Mais il ne faudrait pas que les fantaisies de Bettine nous empêchassent de distinguer le prix singulier de son livre ; ou plutôt, puisque nous pouvons comparer les deux textes, il ne faudrait pas que les impostures de la seconde Bettine nous fissent oublier le charme de la première. Ce charme est demeuré assez fort pour enchanter encore, à travers les mensonges des Lettres à un enfant ; il n’a pas cessé de recruter à cette enjôleuse des défenseurs, empressés à trouver des excuses à ses improbités les plus inexcusables, comme il est arrivé à certaines condamnées célèbres, qui ont toujours réussi à persuader les gens par on ne sait quel air touchant d’ingénuité. Et puisque nous avons tous les éléments de la cause, examinons, à la lumière des documents nouveaux, le cas de Bettine von Arnim.

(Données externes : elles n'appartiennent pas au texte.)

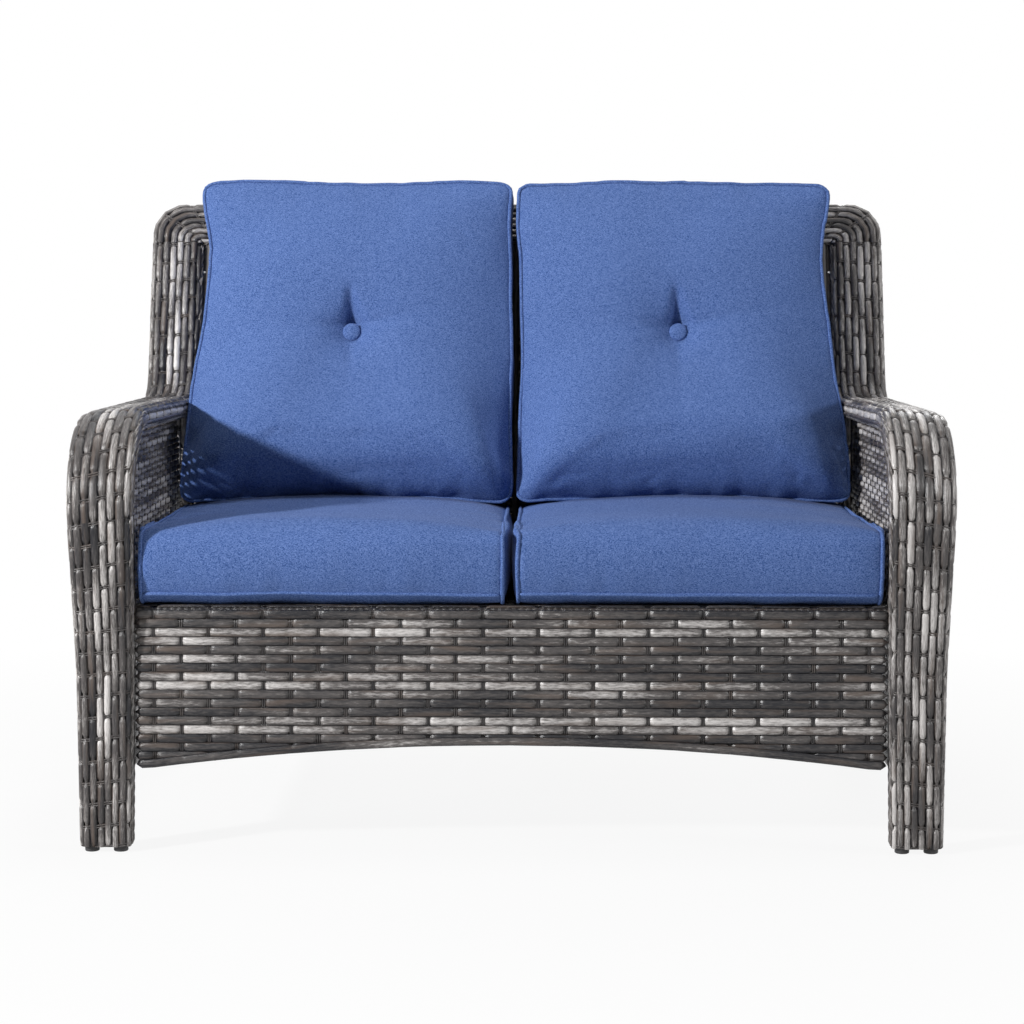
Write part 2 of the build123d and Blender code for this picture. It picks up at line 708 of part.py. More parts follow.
def back_cushion_form(inset):
    """Boxed back cushion with a crowned face and drawn-in sides."""
    left = CUSHION_HALF_SPLIT + inset
    width = BACK_CUSHION_OUTER_X - inset - left
    sections = []
    for share in CUSHION_STATION_SHARES:
        rise = swell(share)
        end_inset = BACK_CUSHION_BULGE * (1 - min(1, rise / swell(CUSHION_STATION_SHARES[2])))
        face = back_cushion_section(inset, end_inset, rise)
        sections.append(Plane.YZ.offset(left + share * width) * face)
    form = loft(sections, ruled=True)
    return form - tuft_hollow(inset) - rear_recess(inset)


cushion_middle_x = (CUSHION_HALF_SPLIT + BACK_CUSHION_OUTER_X) / 2
tuft_floor = (
    back_face + (BACK_CUSHION_BASE_DEPTH + BACK_CUSHION_TOP_THICKNESS) / 2 + BACK_CUSHION_CROWN
    - TUFT_DEPTH
)
tuft_plane = Plane(
    origin=on_back(cushion_middle_x, TUFT_HEIGHT), x_dir=(1, 0, 0), z_dir=back_plane.z_dir
)


def turned(*edges):
    """Solid of revolution on the tuft's axis, from edges given by radius and forward distance."""
    upright = Plane(origin=tuft_plane.origin, x_dir=(1, 0, 0), z_dir=-tuft_plane.y_dir)
    profile = upright * make_face([edge for part in edges for edge in part.edges()])
    return revolve(profile, axis=Axis(upright.origin, upright.y_dir))


def tuft_hollow(inset):
    """Funnel that the pulled-in button makes in the face of the cushion."""
    floor = tuft_floor - inset
    rim = tuft_floor + TUFT_DEPTH - inset
    floor_radius = TUFT_FLOOR_DIA / 2
    middle_radius = floor_radius + (TUFT_RADIUS - floor_radius) * TUFT_MID_RADIUS_SHARE
    return turned(
        Line((0, floor), (floor_radius, floor)),
        ThreePointArc((floor_radius, floor), (middle_radius, rim - TUFT_SHOULDER), (TUFT_RADIUS, rim)),
        Polyline((TUFT_RADIUS, rim), (TUFT_RADIUS, rim + TUFT_DEPTH), (0, rim + TUFT_DEPTH), (0, floor)),
    )


def front_button():
    """Covered button with a domed face."""
    base = tuft_floor + CUSHION_GAP
    shoulder = base + BUTTON_RIM
    radius = BUTTON_DIA / 2
    rise = BUTTON_HEIGHT - BUTTON_RIM
    dome_radius = (radius**2 + rise**2) / (2 * rise)
    half_turn = math.asin(radius / dome_radius) / 2
    middle = (
        dome_radius * math.sin(half_turn),
        shoulder + rise - dome_radius * (1 - math.cos(half_turn)),
    )
    return turned(
        ThreePointArc((radius, shoulder), middle, (0, base + BUTTON_HEIGHT)),
        Polyline((0, base + BUTTON_HEIGHT), (0, base), (radius, base), (radius, shoulder)),
    )


def disc(diameter, near, far):
    """Round slice on the tuft's axis, between two distances from the back's middle plane."""
    ends = [on_back(cushion_middle_x, TUFT_HEIGHT, distance) for distance in (near, far)]
    return rod(Line(*ends), diameter)


def rear_recess(inset):
    """Shallow hollow that holds the button at the back of the cushion."""
    diameter = REAR_BUTTON_DIA + 2 * (COVER_WALL + CUSHION_GAP + inset)
    return disc(diameter, back_face - CUT_OVERRUN, back_face + REAR_BUTTON_RECESS + inset)


rear_button_far = back_face + REAR_BUTTON_RECESS - CUSHION_GAP
rear_button_near = rear_button_far - REAR_BUTTON_THICKNESS
cord_bore = disc(CORD_DIA + 2 * CUSHION_GAP, rear_button_near, tuft_floor + CUSHION_GAP)

seat_cushion = seat_cushion_form(0)
seat_foam = seat_cushion_form(COVER_WALL)
back_cushion = back_cushion_form(0)
back_foam = back_cushion_form(COVER_WALL)

side_seat_rail = side_rail(SIDE_SEAT_RAIL_Z, SIDE_RAIL_DIA) - side_rail(
    SIDE_SEAT_RAIL_Z, SIDE_RAIL_DIA - 2 * SIDE_RAIL_WALL
)
side_lower_rail = side_rail(SIDE_LOWER_RAIL_Z, SIDE_RAIL_DIA) - side_rail(
    SIDE_LOWER_RAIL_Z, SIDE_RAIL_DIA - 2 * SIDE_RAIL_WALL
)
rail_holes = [
    side_rail(height, SIDE_RAIL_DIA + 2 * CASING_SLACK)
    for height in (SIDE_SEAT_RAIL_Z, SIDE_LOWER_RAIL_Z)
]
arm_outer = band_loft(arm_planes, 0)
wing_outer = band_loft(wing_planes, 0)
rear_leg_holes = [rod(route, bore_dia) for route in (inner_rear_route, outer_rear_route)]

side = {
    "inner_tube": floor_cut(bent_tube(inner_tube_route, TUBE_DIA, TUBE_WALL), FOOT_GLIDE_HEIGHT),
    "outer_tube": floor_cut(bent_tube(outer_route, TUBE_DIA, TUBE_WALL), FOOT_GLIDE_HEIGHT),
    "rear_leg_tubes": group([
        floor_cut(bent_tube(inner_rear_route, TUBE_DIA, TUBE_WALL), FOOT_GLIDE_HEIGHT) - inner_rod,
        floor_cut(bent_tube(outer_rear_route, TUBE_DIA, TUBE_WALL), FOOT_GLIDE_HEIGHT) - outer_rod,
    ]),
    "tube_spreaders": spreaders(),
    "side_seat_rail": side_seat_rail - inner_rod - inner_rear_rod,
    "side_lower_rail": side_lower_rail - inner_rod - inner_rear_rod,
    "side_panel_weave": side_panel(),
    "front_leg_weave": floor_cut(sleeve(leg_planes), FOOT_GLIDE_HEIGHT),
    "arm_weave": sleeve(arm_planes),
    "wing_weave": sleeve(wing_planes),
    "rear_leg_weave": floor_cut(sleeve(rear_planes), FOOT_GLIDE_HEIGHT) - arm_outer - wing_outer,
    "front_glides": glides((inner_route, outer_route), True),
    "rear_glides": glides((inner_rear_route, outer_rear_route), False),
}
side["side_panel_weave"] -= arm_outer
for hole in rail_holes:
    side["front_leg_weave"] -= hole
    side["rear_leg_weave"] -= hole
for hole in rear_leg_holes:
    side["arm_weave"] -= hole
    side["wing_weave"] -= hole
for hole, thread in zip(seat_bores, seat_threads):
    side["side_panel_weave"] -= hole
    side["side_seat_rail"] -= thread
for hole, thread in zip(back_bores, back_threads):
    side["wing_weave"] -= hole
    side["inner_tube"] -= thread

stile_tube = stile(BACK_STILE_DIA) - stile(BACK_STILE_DIA - 2 * BACK_STILE_WALL)
for hole in back_bores:
    stile_tube -= hole
bottom_rail = bent_tube(bottom_rail_route, BACK_STILE_DIA, BACK_STILE_WALL)
supports = [support(x, BACK_SUPPORT_DIA) for x in support_places]
seat_side_rail = seat_long_bar(seat_half_width - SEAT_TUBE / 2)
for hole in seat_bores:
    seat_side_rail -= hole

shared = {
    "top_rail_upper_tube": bent_tube(upper_rail_path, TUBE_DIA, TUBE_WALL),
    "top_rail_lower_tube": bent_tube(lower_rail_path, TUBE_DIA, TUBE_WALL),
    "top_rail_weave": top_rail_weave(),
    "back_stiles": group(both_sides([stile_tube])),
    "back_bottom_rail": bottom_rail,
    "back_supports": group(supports),
    "back_panel_weave": back_panel(),
    "seat_front_rail": seat_cross_rail(front_rail_front),
    "seat_rear_rail": seat_cross_rail(rear_rail_rear - SEAT_TUBE),
    "seat_side_rails": group(both_sides([seat_side_rail])),
    "seat_cross_bars": group([seat_long_bar(index * CROSS_BAR_SPACING) for index in range(-1, 2)]),
    "seat_deck_weave": seat_deck(),
    "apron_weave": apron(),
    "apron_arched_rail": bent_tube(apron_rail_route, APRON_RAIL_DIA, APRON_RAIL_WALL),
    "apron_struts": apron_struts(),
    "seat_bolts": group(both_sides([screw(seat) for seat in seat_bolt_seats])),
    "seat_bolt_washers": group(both_sides([washer(seat) for seat in seat_bolt_seats])),
    "back_bolts": group(both_sides([screw(seat) for seat in back_bolt_seats])),
    "back_bolt_washers": group(both_sides([washer(seat) for seat in back_bolt_seats])),
}

cushions = {
    "seat_cushion_cover": seat_cushion - seat_foam,
    "seat_cushion_foam": seat_foam,
    "back_cushion_cover": back_cushion - back_foam - cord_bore,
    "back_cushion_foam": back_foam - cord_bore,
    "tuft_button": front_button(),
    "tuft_rear_button": disc(REAR_BUTTON_DIA, rear_button_near, rear_button_far),
    "tuft_cord": disc(CORD_DIA, rear_button_far, tuft_floor + CUSHION_GAP),
}

os.makedirs("parts", exist_ok=True)
for name, shape in {**side, **cushions}.items():
    export_step(shape, f"parts/right_{name}.step")
    export_step(mirrored(shape), f"parts/left_{name}.step")
for name, shape in shared.items():
    export_step(shape, f"parts/{name}.step")
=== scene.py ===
"""Wicker loveseat for a patio: woven resin strands and canvas cushions, fitted over its frame."""

import json
import math
import random
from bisect import bisect_right

import bmesh
import bpy
from mathutils import Matrix, Vector, noise
from mathutils.bvhtree import BVHTree
from mathutils.kdtree import KDTree


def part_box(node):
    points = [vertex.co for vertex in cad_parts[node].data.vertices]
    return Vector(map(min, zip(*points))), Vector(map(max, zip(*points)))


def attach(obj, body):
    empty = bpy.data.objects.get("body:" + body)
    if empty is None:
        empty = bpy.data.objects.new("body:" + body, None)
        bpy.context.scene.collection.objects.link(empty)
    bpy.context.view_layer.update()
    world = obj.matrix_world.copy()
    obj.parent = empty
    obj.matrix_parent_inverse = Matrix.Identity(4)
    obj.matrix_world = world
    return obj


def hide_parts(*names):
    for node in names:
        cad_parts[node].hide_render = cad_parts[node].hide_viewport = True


bl_info = {
    "name": "Wicker Loveseat",
    "version": (1, 0, 0),
    "blender": (4, 5, 0),
    "location": "3D View > Sidebar > Loveseat",
    "description": "Dresses the loveseat's frame in woven strand and canvas cushions",
    "category": "Object",
}

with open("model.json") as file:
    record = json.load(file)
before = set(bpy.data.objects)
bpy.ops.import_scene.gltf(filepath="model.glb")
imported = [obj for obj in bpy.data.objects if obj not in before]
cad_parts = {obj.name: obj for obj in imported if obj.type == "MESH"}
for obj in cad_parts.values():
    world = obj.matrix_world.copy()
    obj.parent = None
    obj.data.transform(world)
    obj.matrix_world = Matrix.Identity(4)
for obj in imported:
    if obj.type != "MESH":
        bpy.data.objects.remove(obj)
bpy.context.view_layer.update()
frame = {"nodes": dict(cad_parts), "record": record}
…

Il y avait à Francfort, vers 1770, dans un triste coin de la Sandgasse, un commerçant italien du nom de Pier’Antonio Brentano. C’était un de ces négociants comme il y en a partout, qui vendait des primeurs et des produits de son pays ; riche, dur, autoritaire, avare et magnifique, ayant terrorisé deux femmes, dont il avait eu toute une marmaille d’enfants. Chacun, dans cette république, avait son grain de folie : c’était même à Francfort une manière de proverbe, que « là où la folie finit chez tout le monde, chez les Brentano elle ne faisait que commencer. » En effet, c’est de cette même boutique de la Tête d’or, que devaient sortir deux des phénomènes les plus extraordinaires de la littérature allemande, la susdite Bettine et son frère Clément, le délicieux lyrique qui allait un beau jour s’enfermer pour quatre ans avec une stigmatisée, et stupéfier l’Europe, en plein XIXe siècle, et cinquante ans après Voltaire, par les visions de Catherine Emmerich.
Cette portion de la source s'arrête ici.